Tuesday, April 1st, 2008

The Philadelphia Inquirer on Sunday printed one of the best stories to date explaining in anthropologic terms why humans tan and why sunlight is natural and intended.

2008-03-31-evolution-tanningnews-copy.jpg“At the beginning of anthropologist Nina Jablonski’s lecture yesterday at the Wagner Free Institute of Science, it appeared her audience of about 100 was composed of several different races,” the Inquirer wrote. “By the end of the free lecture, titled ‘The Evolution of Human Skin Color,’ the Pennsylvania State University professor had made a case that we are all just people with varying levels of melanin.”

The Inquirer continued, “As author of the book Skin: A Natural History, Jablonski has studied all aspects of skin, perhaps none more important than why it appears in such a puzzling array of hues. It all comes down to the planet’s uneven distribution of sunlight and the universal human need for two vitamins, she explained. This knowledge was very recently acquired. ‘Only in the last decade or so has our data allowed us to crack open the mystery,’ Jablonski said as she began her lecture at the 152-year-old science museum near Temple University.”

Joblonski’s lecture brought into focus one of Smart Tan’s major points: That tanning is no accident and is a natural and intended part of natural life under the sun.

The Inquirer article continued, “Nature has painted human skin using one major brown pigment, melanin, which evolved in many species. ‘It’s a natural sunscreen,’ she said, which is important because humans have a troubled relationship with the sun. Since we are relatively hairless creatures, our skin gets bombarded by ultraviolet light, which can burn us, destroy the DNA in skin cells, and lead to cancer.
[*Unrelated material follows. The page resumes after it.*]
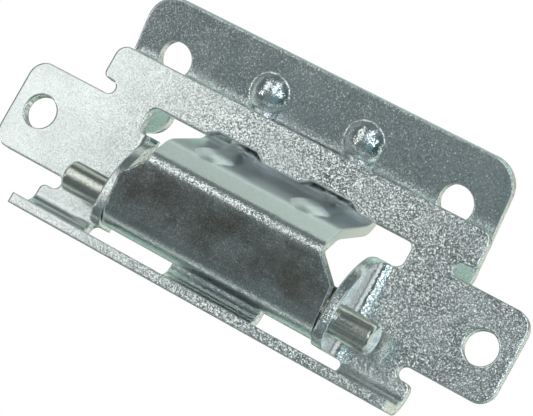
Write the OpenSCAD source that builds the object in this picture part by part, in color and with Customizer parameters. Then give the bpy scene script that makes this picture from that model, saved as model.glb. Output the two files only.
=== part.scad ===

Hence an advantage of dark skin.”

“But there is more to melanin than protection from skin cancer and sunburn. Scientists recently realized that ultraviolet rays penetrating skin destroy the B-vitamin folate. With too little folate, or folic acid, men cannot make adequate sperm and women cannot start healthy pregnancies. So in very sunny places, any genetic mutations that created light skin would likely die out with their owners. But with melanin offering so many advantages, the question was why anyone would evolve light skin.Lighter shades came about because humans need some sunlight to penetrate skin and trigger a chemical reaction that produces vitamin D.”